The crowd began to cheer in anticipation of the best part of an amazing song. The Big Man took the center stage spotlight, and began to blow into his horn, amplifying the sound of struggle and releasing the sweet notes of redemption. Clemons said that the “Jungleland” solo is the sound of someone “coming out of something”, and he said that he always tried to play in the key of “transcendence”.
I looked over and up at my former principal, also a large and strong man, and saw tears filling his eyes and falling down his cheeks. The concert became more than entertainment for him. It was meaningful, spiritual, and personal.

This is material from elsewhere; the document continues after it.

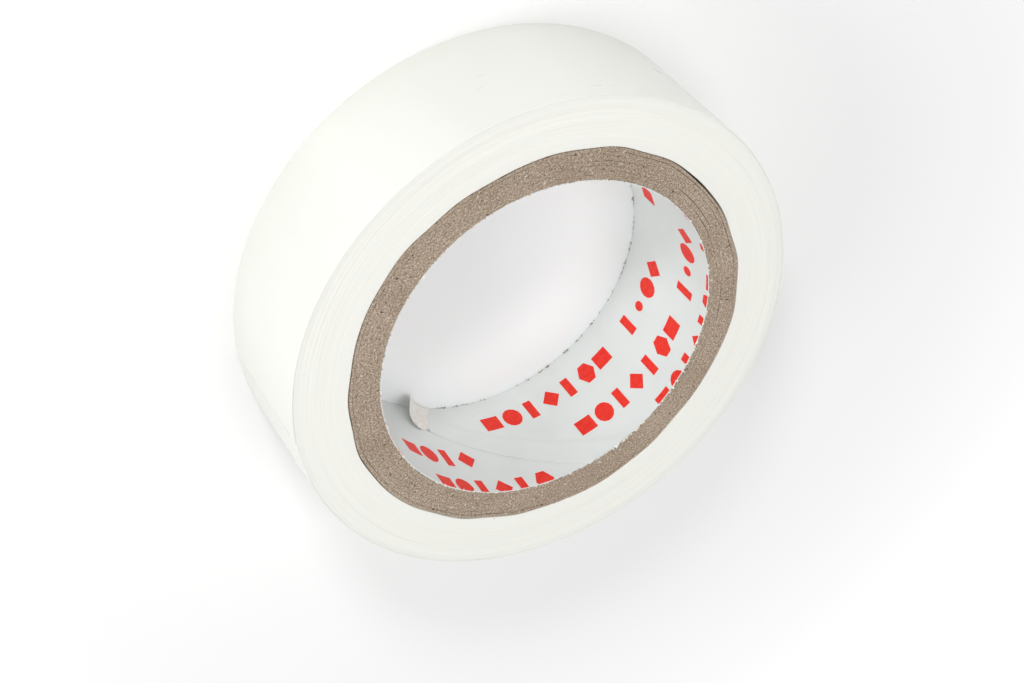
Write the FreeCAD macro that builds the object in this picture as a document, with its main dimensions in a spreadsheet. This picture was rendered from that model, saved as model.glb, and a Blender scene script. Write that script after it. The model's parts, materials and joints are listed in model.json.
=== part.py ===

We put our arms around each other when the song ended, and then we were smiling when Clemons played a swinging solo during “Working on the Highway”.
When asked why he continued to play music on grueling tours after having both knees replaced Clemons said, “My spiritual teacher Sri Chinmoy told me that my purpose in life is to bring joy and light to the world, and I don’t know any better way to do that then what I’m doing now.”
The Big Man Clarence Clemons brought joy and light to me when I first put on Springsteen’s music as an eighth grader looking for a ticket to the wider world. He brought joy and light to the world of my former principal who first heard “Jungleland” in his college dorm room, and was moved to tears by its saxophone solo decades later. He brought light and joy into the lives of millions of people whose hearts were softened, eyes were opened, and imaginations enlarged by his playing.
That is deeply personal.
A true artist is often able to personalize the universal and break down the social divisions of distance, unfamiliarity, and static categorizations of race, class, and age. Clarence Clemons did exactly that and he made the connection between him and his fans feel personal. The Big Man was not a friend to the fans, but he was someone who used his talent, spirit, and labor to give joy to his fans, which is akin to an act of friendship. It is certainly an act of love.
The fans that mourn him mourn the loss of a generous artist, and like with any loss—personal or otherwise—the fans grieve for themselves.
Clarence Clemons, with his musical mightiness, his endearing smile, and his larger than life persona, may no longer be with us. He is accessible to the fans, however, in many of the ways he was before his death.
The best way to mourn him is to take the advice of his friend, Bruce Springsteen, who in “Mary’s Place”, a song about recovering from a personal loss, says that he will grab the favorite record of the deceased, put it on the turntable, and faithfully, “drop the needle and pray”.